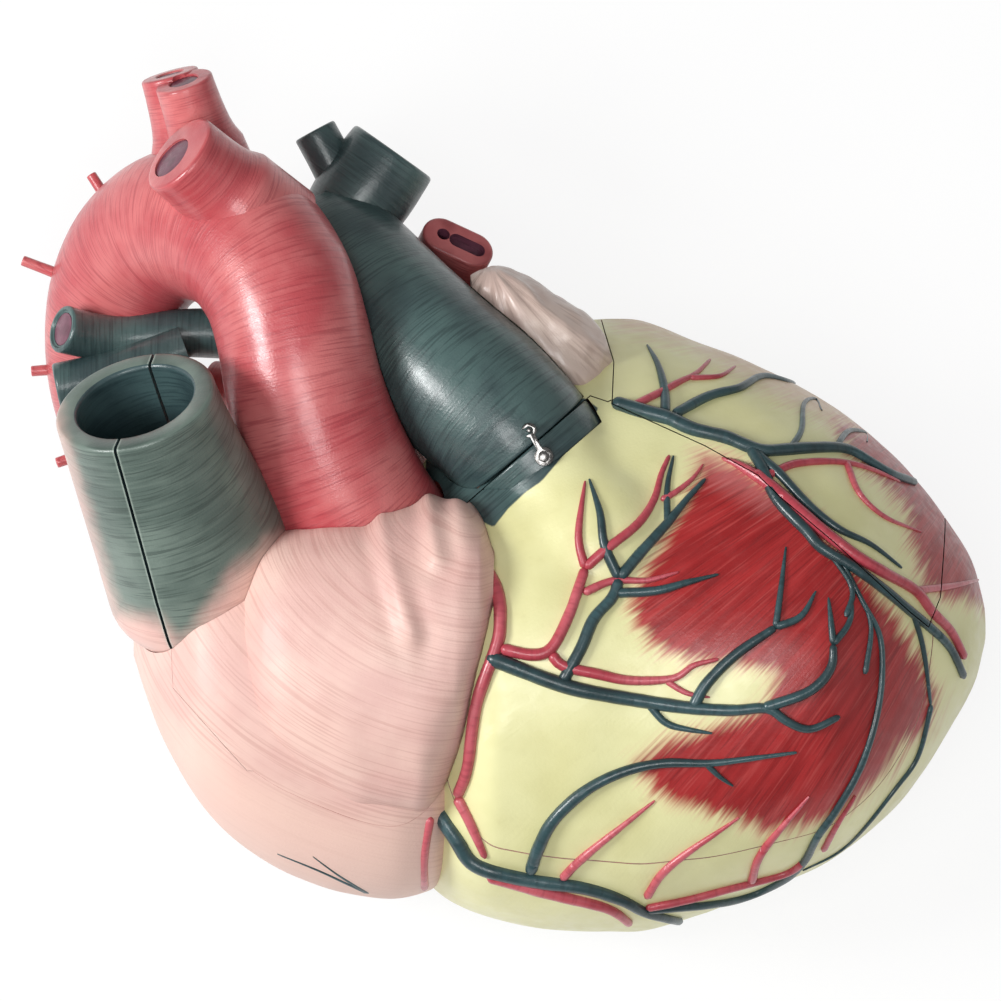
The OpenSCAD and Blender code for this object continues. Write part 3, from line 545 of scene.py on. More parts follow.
# %% The ventricles' shell, cut into three walls
tricuspid_place, mitral_place = (-38, -98, -22), (-38, -8, -62)
VALVE_BORE, VALVE_RING_T, VALVE_SEAT_H = 42, 4, 16
PEG_LEN, BOSS_OD, BOSS_LEN = 5.5, 13, 9
SOCKET_LEN = PEG_LEN + 1.8
peg_places = [(-6, -138), (70, -152), (176, -90)]
left_peg_places = [(74, 65.5), (166, 16)]
outer_heart = pushed(skin(ventricles, along=150, around=220), heart_muscle)
HEART_GRAIN, MELTING = 2.4, 22
outer_heart = evened(carved(outer_heart, ("UNION", rod(conus_path, spokes=96, side=OUTSIDE))), HEART_GRAIN)
for _ in range(MELTING):  # melts the crease between the conus and the ventricle
    down = [(v, (conus_place - v.co).dot(conus_axis)) for v in outer_heart.verts]
    soft = [v for v, depth in down if 17 < depth < 90 and v.co.z > 10 and v.co.x < 84]
    bmesh.ops.smooth_vert(outer_heart, verts=soft, factor=0.5, use_axis_x=True, use_axis_y=True,
                          use_axis_z=True)
hollow = minus(skin(ventricles, WALL, 96, 128, INSIDE), under_table(WALL))
for face in hollow.faces:
    face.material_index = INSIDE


def seam_at(x):
    return SEAM_DEPTH / cos(atan(SEAM_SLOPE)) - SEAM_SLOPE * x


def boss_rooms():
    spots = [(x, y, seam_at(x)) for x, y in peg_places] + [(x, y, LEFT_SEAM_DEPTH) for x,
                                                           y in left_peg_places]
    return [drum(p, (0, 0, 1), -BOSS_LEN, SOCKET_LEN, BOSS_OD / 2 + 0.15, 32, INSIDE) for p in spots]


def valve_seat(p):
    return drum(p, (1, 0, 0), -VALVE_SEAT_H / 2, VALVE_SEAT_H / 2, VALVE_BORE / 2 + VALVE_RING_T + 0.2,
                side=INSIDE)


heart = minus(
    outer_heart, hollow, rod(conus_path, (CONUS_BORE - CONUS_OD) / 2, 6, side=INSIDE),
    rod(aorta_path[:30], AORTA_ROOM, 8, side=INSIDE), rod(trunk_path[:20], 0.3, side=EDGE),
    valve_seat(tricuspid_place), valve_seat(mitral_place), *boss_rooms())
ring_room = drum(conus_place, conus_axis, -CONUS_RING_H - 0.01, 20, CONUS_OD / 2 + 1.2, side=EDGE)
front, left = front_zone(-SEAM_GAP / 2), left_zone(-SEAM_GAP / 2)
front_room, left_room = front_zone(SEAM_GAP / 2), left_zone(SEAM_GAP / 2)
tight_front, tight_room = front_zone(-TIGHT_GAP / 2), front_zone(TIGHT_GAP / 2)
right_ventricle_wall = carved(heart, ("INTERSECT", front), ("DIFFERENCE", left_room),
                              ("DIFFERENCE", ring_room))
left_ventricle_wall = carved(heart, ("INTERSECT", left))
ventricle_shell = minus(heart, front_room, left_room, under_table())
for name, bm in (("front", right_ventricle_wall), ("left", left_ventricle_wall), ("rear", ventricle_shell)):
    print(name, len(bm.faces), "faces", round(bm.calc_volume() / 1000), "cm3")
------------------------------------
● **Task instructions**
Using the listing above, reproduce each line without omission.

● **Solution to this task**
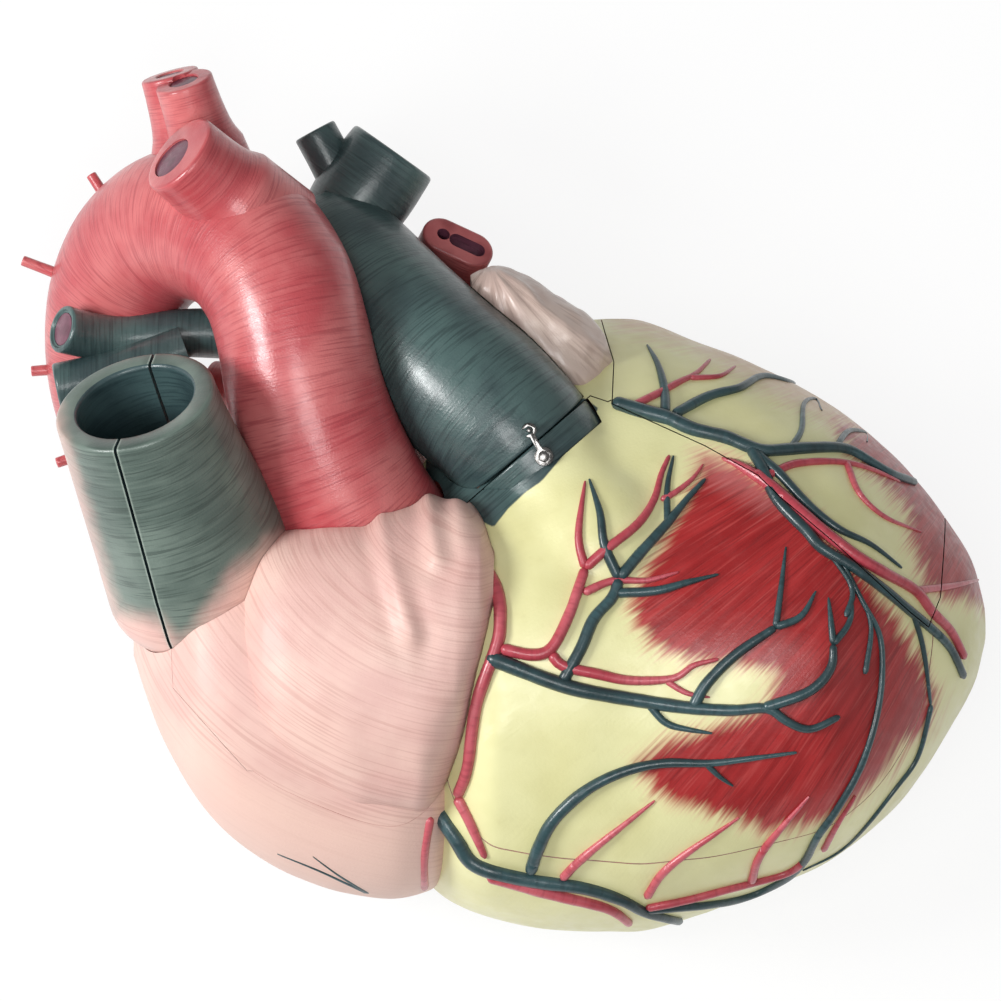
The OpenSCAD and Blender code for this object continues. Write part 3, from line 545 of scene.py on. More parts follow.
# %% The ventricles' shell, cut into three walls
tricuspid_place, mitral_place = (-38, -98, -22), (-38, -8, -62)
VALVE_BORE, VALVE_RING_T, VALVE_SEAT_H = 42, 4, 16
PEG_LEN, BOSS_OD, BOSS_LEN = 5.5, 13, 9
SOCKET_LEN = PEG_LEN + 1.8
peg_places = [(-6, -138), (70, -152), (176, -90)]
left_peg_places = [(74, 65.5), (166, 16)]
outer_heart = pushed(skin(ventricles, along=150, around=220), heart_muscle)
HEART_GRAIN, MELTING = 2.4, 22
outer_heart = evened(carved(outer_heart, ("UNION", rod(conus_path, spokes=96, side=OUTSIDE))), HEART_GRAIN)
for _ in range(MELTING):  # melts the crease between the conus and the ventricle
    down = [(v, (conus_place - v.co).dot(conus_axis)) for v in outer_heart.verts]
    soft = [v for v, depth in down if 17 < depth < 90 and v.co.z > 10 and v.co.x < 84]
    bmesh.ops.smooth_vert(outer_heart, verts=soft, factor=0.5, use_axis_x=True, use_axis_y=True,
                          use_axis_z=True)
hollow = minus(skin(ventricles, WALL, 96, 128, INSIDE), under_table(WALL))
for face in hollow.faces:
    face.material_index = INSIDE


def seam_at(x):
    return SEAM_DEPTH / cos(atan(SEAM_SLOPE)) - SEAM_SLOPE * x


def boss_rooms():
    spots = [(x, y, seam_at(x)) for x, y in peg_places] + [(x, y, LEFT_SEAM_DEPTH) for x,
                                                           y in left_peg_places]
    return [drum(p, (0, 0, 1), -BOSS_LEN, SOCKET_LEN, BOSS_OD / 2 + 0.15, 32, INSIDE) for p in spots]


def valve_seat(p):
    return drum(p, (1, 0, 0), -VALVE_SEAT_H / 2, VALVE_SEAT_H / 2, VALVE_BORE / 2 + VALVE_RING_T + 0.2,
                side=INSIDE)


heart = minus(
    outer_heart, hollow, rod(conus_path, (CONUS_BORE - CONUS_OD) / 2, 6, side=INSIDE),
    rod(aorta_path[:30], AORTA_ROOM, 8, side=INSIDE), rod(trunk_path[:20], 0.3, side=EDGE),
    valve_seat(tricuspid_place), valve_seat(mitral_place), *boss_rooms())
ring_room = drum(conus_place, conus_axis, -CONUS_RING_H - 0.01, 20, CONUS_OD / 2 + 1.2, side=EDGE)
front, left = front_zone(-SEAM_GAP / 2), left_zone(-SEAM_GAP / 2)
front_room, left_room = front_zone(SEAM_GAP / 2), left_zone(SEAM_GAP / 2)
tight_front, tight_room = front_zone(-TIGHT_GAP / 2), front_zone(TIGHT_GAP / 2)
right_ventricle_wall = carved(heart, ("INTERSECT", front), ("DIFFERENCE", left_room),
                              ("DIFFERENCE", ring_room))
left_ventricle_wall = carved(heart, ("INTERSECT", left))
ventricle_shell = minus(heart, front_room, left_room, under_table())
for name, bm in (("front", right_ventricle_wall), ("left", left_ventricle_wall), ("rear", ventricle_shell)):
    print(name, len(bm.faces), "faces", round(bm.calc_volume() / 1000), "cm3")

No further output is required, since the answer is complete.